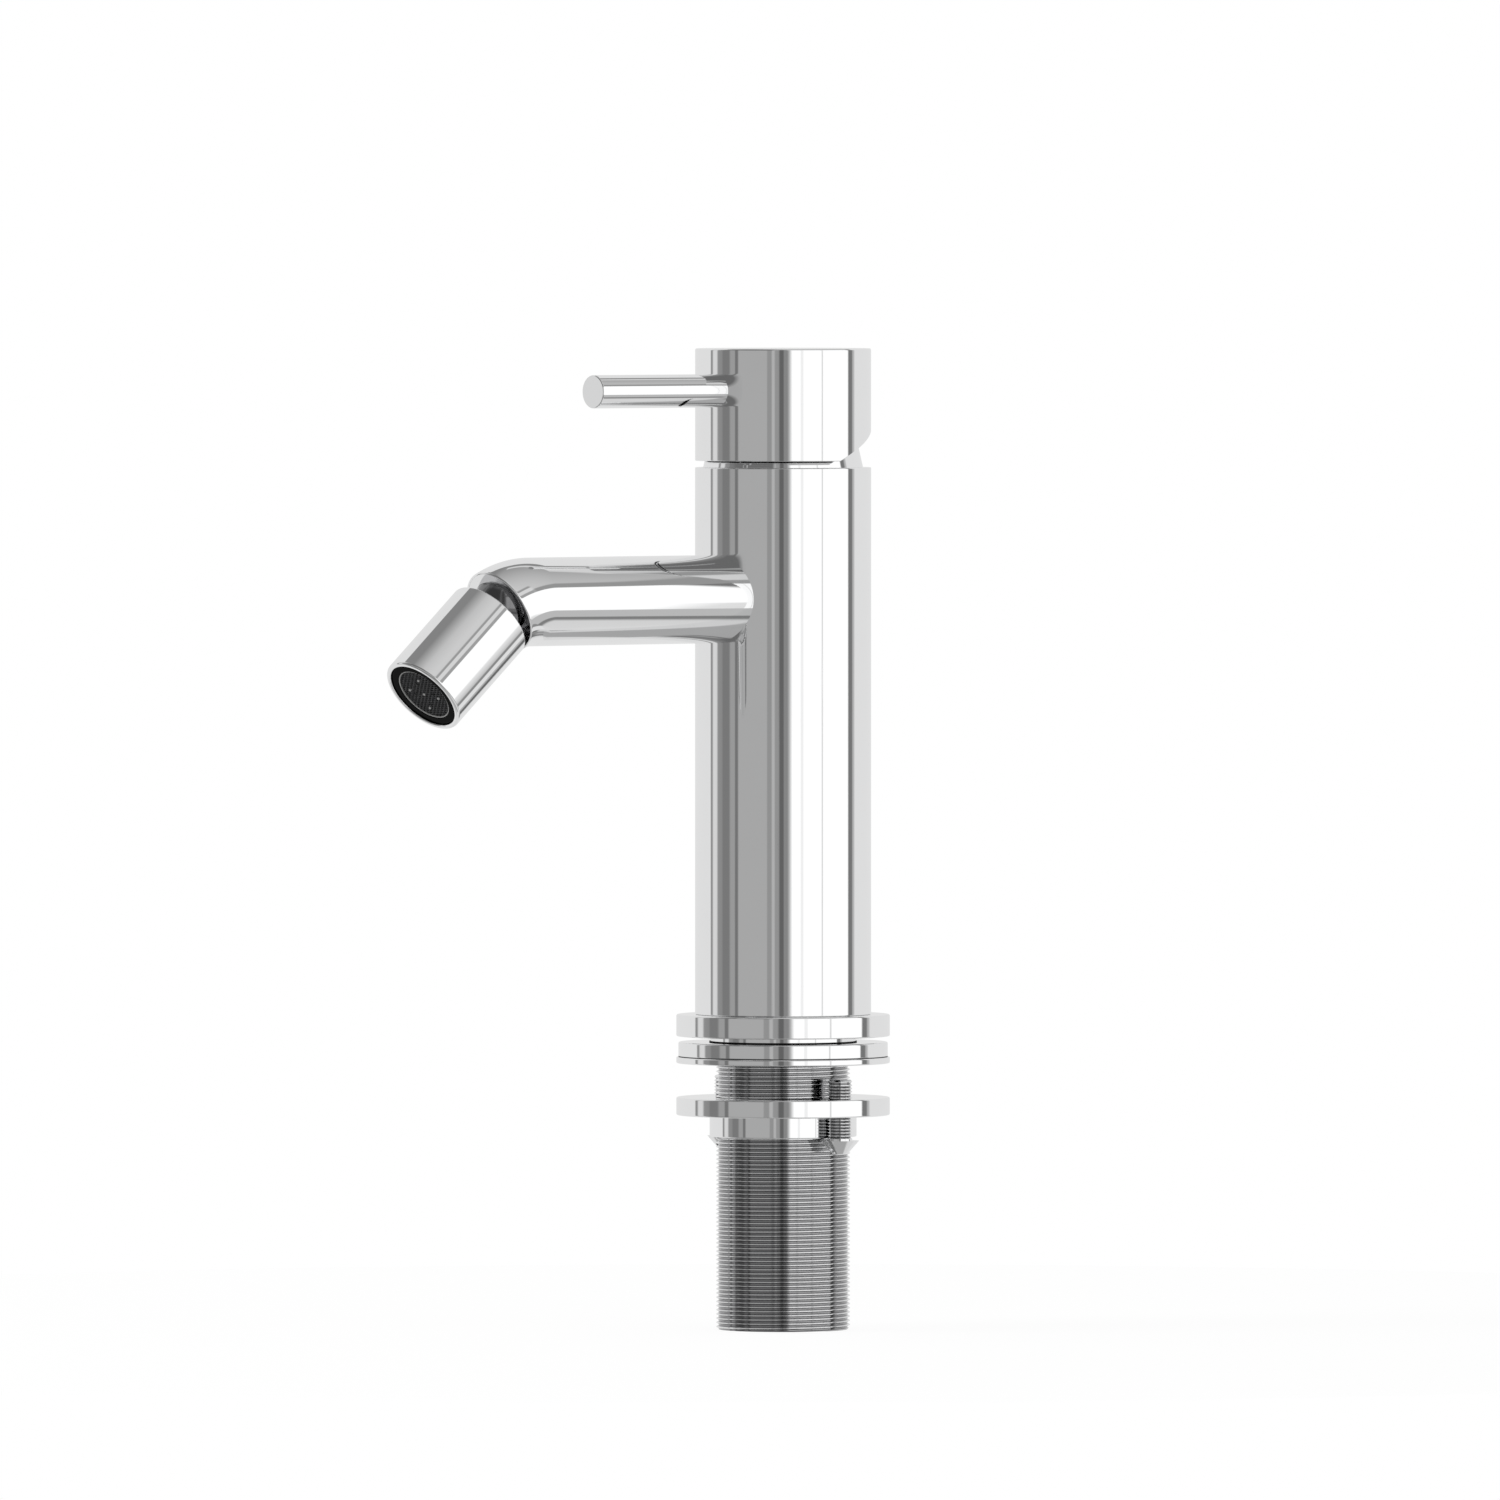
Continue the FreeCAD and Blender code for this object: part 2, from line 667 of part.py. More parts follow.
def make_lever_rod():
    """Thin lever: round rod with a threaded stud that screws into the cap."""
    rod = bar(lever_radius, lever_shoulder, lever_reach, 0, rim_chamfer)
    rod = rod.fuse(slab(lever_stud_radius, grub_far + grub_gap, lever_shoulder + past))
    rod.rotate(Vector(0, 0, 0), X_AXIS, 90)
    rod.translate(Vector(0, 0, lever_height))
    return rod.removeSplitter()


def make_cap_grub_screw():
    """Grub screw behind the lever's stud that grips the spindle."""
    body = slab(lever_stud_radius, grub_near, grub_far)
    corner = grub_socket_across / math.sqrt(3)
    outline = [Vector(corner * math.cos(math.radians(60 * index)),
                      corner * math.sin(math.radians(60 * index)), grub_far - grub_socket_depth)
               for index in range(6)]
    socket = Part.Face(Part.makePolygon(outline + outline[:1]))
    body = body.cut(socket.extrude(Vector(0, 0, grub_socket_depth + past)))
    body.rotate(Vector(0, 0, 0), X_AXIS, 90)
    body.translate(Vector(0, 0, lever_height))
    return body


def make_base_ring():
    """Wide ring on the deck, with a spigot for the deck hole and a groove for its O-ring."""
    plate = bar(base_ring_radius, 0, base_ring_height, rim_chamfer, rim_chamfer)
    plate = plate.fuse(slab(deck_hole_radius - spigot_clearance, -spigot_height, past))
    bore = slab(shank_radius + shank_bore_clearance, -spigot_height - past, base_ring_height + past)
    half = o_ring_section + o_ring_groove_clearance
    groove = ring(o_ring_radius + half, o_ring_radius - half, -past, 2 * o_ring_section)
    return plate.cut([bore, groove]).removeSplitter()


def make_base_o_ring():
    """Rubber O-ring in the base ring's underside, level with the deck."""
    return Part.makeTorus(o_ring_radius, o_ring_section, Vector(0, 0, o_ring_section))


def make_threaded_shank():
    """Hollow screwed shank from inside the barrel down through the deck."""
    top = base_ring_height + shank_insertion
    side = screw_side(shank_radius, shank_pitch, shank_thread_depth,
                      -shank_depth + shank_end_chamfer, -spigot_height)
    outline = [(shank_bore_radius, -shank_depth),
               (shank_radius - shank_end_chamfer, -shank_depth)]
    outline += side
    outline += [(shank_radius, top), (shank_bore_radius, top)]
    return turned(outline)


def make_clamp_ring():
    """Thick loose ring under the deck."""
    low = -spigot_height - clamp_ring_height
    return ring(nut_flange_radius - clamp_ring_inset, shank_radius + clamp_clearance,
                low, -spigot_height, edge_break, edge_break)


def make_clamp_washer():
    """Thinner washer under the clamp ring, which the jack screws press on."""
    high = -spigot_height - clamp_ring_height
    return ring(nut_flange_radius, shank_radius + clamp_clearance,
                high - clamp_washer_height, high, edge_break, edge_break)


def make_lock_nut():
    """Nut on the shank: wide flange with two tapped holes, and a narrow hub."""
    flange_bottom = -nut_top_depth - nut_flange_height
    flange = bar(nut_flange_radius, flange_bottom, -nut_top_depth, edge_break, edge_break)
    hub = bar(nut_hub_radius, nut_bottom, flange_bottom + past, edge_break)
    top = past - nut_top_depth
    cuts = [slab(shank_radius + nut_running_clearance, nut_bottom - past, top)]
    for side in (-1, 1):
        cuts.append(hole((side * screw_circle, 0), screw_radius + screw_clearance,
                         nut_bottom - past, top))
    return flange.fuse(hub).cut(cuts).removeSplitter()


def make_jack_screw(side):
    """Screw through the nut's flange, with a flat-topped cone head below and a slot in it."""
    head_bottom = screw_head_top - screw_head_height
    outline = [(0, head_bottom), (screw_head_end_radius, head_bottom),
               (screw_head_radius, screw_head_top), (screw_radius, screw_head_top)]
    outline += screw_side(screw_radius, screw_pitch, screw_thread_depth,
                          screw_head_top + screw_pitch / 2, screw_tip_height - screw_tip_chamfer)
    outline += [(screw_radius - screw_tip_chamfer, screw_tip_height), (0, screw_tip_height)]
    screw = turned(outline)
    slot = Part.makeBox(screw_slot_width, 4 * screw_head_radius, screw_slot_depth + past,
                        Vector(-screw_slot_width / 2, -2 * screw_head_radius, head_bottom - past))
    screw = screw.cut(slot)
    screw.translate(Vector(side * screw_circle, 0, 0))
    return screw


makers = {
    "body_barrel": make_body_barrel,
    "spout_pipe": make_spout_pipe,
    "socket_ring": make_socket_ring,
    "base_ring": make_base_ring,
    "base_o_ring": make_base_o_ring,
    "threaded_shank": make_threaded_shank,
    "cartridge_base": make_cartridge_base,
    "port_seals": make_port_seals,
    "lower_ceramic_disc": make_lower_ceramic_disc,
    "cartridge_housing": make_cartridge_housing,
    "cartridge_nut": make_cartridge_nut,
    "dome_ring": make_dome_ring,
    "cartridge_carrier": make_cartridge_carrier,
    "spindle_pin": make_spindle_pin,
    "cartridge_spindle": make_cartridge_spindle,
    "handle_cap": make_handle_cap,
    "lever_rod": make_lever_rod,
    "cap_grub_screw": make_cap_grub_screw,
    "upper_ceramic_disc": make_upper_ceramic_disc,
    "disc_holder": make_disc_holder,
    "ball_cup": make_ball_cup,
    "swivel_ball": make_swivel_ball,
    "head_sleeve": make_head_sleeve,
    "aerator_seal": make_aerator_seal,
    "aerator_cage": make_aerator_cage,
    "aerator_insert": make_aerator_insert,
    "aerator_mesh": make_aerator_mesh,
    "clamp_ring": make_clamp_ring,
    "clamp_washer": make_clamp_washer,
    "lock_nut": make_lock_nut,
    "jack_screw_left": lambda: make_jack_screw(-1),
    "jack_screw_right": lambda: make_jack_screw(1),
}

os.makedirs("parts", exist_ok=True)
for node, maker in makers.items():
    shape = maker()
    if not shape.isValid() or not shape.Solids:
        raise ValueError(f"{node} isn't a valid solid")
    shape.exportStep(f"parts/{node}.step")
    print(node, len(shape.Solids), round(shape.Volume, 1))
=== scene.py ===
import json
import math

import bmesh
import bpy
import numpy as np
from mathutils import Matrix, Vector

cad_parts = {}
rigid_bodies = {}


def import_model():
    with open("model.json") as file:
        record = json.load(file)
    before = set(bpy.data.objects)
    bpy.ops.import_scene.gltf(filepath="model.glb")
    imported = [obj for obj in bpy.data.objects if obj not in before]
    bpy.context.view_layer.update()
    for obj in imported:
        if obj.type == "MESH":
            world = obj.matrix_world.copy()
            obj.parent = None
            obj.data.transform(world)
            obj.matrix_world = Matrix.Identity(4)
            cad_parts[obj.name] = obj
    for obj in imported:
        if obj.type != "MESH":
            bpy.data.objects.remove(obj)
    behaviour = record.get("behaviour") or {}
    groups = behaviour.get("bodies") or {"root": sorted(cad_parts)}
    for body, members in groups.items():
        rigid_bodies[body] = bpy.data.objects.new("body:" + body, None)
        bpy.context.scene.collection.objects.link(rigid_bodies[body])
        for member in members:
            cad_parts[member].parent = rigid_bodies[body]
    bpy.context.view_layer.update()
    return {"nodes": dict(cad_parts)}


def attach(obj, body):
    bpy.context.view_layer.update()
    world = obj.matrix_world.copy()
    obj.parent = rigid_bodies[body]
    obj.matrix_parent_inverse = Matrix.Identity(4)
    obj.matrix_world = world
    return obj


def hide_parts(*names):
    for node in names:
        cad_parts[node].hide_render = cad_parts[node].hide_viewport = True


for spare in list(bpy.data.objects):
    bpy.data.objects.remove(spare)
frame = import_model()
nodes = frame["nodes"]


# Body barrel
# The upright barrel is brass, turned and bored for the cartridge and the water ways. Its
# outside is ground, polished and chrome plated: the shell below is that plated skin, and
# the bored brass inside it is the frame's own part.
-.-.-
Short exercise -> Each line from the one containing "if not shape.isValid()" through the one containing "obj.parent = rigid_bodies[body]" must be retyped exactly, the first and last of these included.

In response ->
    if not shape.isValid() or not shape.Solids:
        raise ValueError(f"{node} isn't a valid solid")
    shape.exportStep(f"parts/{node}.step")
    print(node, len(shape.Solids), round(shape.Volume, 1))
=== scene.py ===
import json
import math

import bmesh
import bpy
import numpy as np
from mathutils import Matrix, Vector

cad_parts = {}
rigid_bodies = {}


def import_model():
    with open("model.json") as file:
        record = json.load(file)
    before = set(bpy.data.objects)
    bpy.ops.import_scene.gltf(filepath="model.glb")
    imported = [obj for obj in bpy.data.objects if obj not in before]
    bpy.context.view_layer.update()
    for obj in imported:
        if obj.type == "MESH":
            world = obj.matrix_world.copy()
            obj.parent = None
            obj.data.transform(world)
            obj.matrix_world = Matrix.Identity(4)
            cad_parts[obj.name] = obj
    for obj in imported:
        if obj.type != "MESH":
            bpy.data.objects.remove(obj)
    behaviour = record.get("behaviour") or {}
    groups = behaviour.get("bodies") or {"root": sorted(cad_parts)}
    for body, members in groups.items():
        rigid_bodies[body] = bpy.data.objects.new("body:" + body, None)
        bpy.context.scene.collection.objects.link(rigid_bodies[body])
        for member in members:
            cad_parts[member].parent = rigid_bodies[body]
    bpy.context.view_layer.update()
    return {"nodes": dict(cad_parts)}


def attach(obj, body):
    bpy.context.view_layer.update()
    world = obj.matrix_world.copy()
    obj.parent = rigid_bodies[body]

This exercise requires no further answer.